На второй день подъема шерп помог нам поставить палатку и ушел, сказав, что будет ждать внизу, поскольку идти выше ему запрещает религия. Из спортивного интереса я попыталась выяснить, что именно и как запрещает религия, но Туку был непреклонен и повторял лишь одно: на вершину Кайлаша подниматься нельзя.
Я ехидно поинтересовалась, а не запрещает ли ему религия работать проводником, помогая туда подниматься другим, но Туку с подкупающей искренностью объяснил, что вершина Кайлаша — личная проблема каждого. Его же проблема — кормить семью. Поскольку он знает английский, проводником ему доводилось работать часто, и на Кайлаш он водил людей неоднократно. Я, конечно, тут же спросила, не он ли вел год назад компанию из четырех русских мужиков, но Туку ответил, что проводников много, потому что это хороший заработок. Я так до конца не поняла этого Туку — он был молчалив, покладист, не жаден, но деньги попросил выдать вперед, спокойно объяснив, что всякое бывает в горах.

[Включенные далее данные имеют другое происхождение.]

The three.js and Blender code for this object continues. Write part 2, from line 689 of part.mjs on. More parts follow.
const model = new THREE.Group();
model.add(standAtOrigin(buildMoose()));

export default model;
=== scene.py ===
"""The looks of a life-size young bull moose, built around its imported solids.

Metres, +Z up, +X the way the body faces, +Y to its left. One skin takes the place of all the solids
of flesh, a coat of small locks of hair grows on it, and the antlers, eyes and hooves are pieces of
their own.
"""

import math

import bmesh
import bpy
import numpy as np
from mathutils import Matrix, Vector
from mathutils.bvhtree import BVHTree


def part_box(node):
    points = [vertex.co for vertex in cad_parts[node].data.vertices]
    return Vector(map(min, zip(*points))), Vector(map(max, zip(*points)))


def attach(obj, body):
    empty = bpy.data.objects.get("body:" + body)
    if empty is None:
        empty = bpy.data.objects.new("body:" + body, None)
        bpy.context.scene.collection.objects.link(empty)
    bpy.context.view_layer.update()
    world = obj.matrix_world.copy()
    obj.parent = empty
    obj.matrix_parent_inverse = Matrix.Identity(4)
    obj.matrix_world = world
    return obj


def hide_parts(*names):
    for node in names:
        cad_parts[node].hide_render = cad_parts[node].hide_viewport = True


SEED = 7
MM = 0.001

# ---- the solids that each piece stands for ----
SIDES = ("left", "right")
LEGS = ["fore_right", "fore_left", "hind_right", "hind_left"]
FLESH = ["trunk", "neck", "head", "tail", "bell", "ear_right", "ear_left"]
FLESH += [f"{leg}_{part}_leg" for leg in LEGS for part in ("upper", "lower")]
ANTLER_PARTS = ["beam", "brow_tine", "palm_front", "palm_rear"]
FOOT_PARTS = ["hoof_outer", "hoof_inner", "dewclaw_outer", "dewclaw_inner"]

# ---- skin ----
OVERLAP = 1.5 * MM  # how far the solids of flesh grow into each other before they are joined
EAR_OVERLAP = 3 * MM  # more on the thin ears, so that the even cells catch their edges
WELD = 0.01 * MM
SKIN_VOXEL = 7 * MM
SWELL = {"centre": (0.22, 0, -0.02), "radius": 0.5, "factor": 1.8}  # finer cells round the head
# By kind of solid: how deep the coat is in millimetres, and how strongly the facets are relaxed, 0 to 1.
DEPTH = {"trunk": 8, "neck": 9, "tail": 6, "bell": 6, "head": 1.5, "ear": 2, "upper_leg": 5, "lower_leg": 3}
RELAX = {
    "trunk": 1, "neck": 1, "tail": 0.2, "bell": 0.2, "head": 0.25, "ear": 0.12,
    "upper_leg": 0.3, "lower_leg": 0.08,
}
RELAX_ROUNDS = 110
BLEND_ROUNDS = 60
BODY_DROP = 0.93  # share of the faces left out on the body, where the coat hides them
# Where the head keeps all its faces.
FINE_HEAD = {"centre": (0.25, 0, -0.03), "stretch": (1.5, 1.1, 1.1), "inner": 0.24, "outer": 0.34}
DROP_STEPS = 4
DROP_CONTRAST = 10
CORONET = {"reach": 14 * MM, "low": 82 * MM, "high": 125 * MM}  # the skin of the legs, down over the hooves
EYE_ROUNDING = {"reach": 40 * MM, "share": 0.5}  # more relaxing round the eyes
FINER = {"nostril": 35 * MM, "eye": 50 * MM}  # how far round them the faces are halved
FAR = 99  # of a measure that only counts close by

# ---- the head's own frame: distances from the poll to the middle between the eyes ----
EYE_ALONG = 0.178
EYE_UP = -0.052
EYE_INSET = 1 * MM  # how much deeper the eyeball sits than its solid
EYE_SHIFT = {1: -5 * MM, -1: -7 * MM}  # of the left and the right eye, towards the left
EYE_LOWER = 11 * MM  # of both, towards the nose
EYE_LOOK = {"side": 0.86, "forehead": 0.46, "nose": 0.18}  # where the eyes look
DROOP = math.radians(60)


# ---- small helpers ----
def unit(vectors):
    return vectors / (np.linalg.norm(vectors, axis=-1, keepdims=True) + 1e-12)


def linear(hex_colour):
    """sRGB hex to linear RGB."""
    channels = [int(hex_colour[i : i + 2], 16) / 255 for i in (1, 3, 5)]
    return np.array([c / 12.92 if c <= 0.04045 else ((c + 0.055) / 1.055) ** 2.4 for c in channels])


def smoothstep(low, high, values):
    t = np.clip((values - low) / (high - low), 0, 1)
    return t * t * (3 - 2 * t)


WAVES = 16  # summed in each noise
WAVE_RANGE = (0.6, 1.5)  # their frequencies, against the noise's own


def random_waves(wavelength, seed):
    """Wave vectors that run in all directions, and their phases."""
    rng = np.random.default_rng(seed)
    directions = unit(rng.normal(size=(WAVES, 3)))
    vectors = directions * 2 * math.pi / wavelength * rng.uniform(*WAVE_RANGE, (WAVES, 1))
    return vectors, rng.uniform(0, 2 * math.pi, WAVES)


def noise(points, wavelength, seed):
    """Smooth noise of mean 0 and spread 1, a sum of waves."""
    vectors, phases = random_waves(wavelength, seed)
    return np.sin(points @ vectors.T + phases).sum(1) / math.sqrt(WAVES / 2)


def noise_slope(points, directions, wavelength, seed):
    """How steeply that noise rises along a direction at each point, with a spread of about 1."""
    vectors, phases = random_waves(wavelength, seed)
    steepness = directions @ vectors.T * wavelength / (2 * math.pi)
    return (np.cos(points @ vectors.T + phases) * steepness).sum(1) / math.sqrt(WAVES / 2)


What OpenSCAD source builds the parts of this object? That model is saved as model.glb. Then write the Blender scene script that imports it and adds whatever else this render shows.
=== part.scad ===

По неизбывной российской подозрительности я какое-то время думала, что он тайно работает на китайскую гэбню. На привалах я задавала ему разные каверзные вопросы о жизни, пока Туку не рассказал все с той же холодной покорностью, как расстреляли его родителей за связь с движением независимости. Про китайскую оккупацию я знала, как мне казалось, почти все. Да и сетевое нытье всевозможных прибалтов про зверства СССР читала не раз. Но рассказы Туку о том, как Китай в один прекрасный день решил, что государство Тибет принадлежит ему, и, запустив желтую орду, смял армию, государственный уклад, монастыри, культуру и традиции, производили неизгладимое впечатление той восточной жестью, которой, к счастью, никогда не знала Прибалтика. Самое удивительное, что у Туку была печальная уверенность: рано или поздно — через двадцать лет, сто, двести — то же самое будет с Россией, уже давно, по его словам, заштрихованной желтым карандашом в картах китайского генштаба. В сочетании с пронизывающим ветром эти рассказы вызывали желание карать, карать и карать любых безнаказанных мерзавцев этого мира.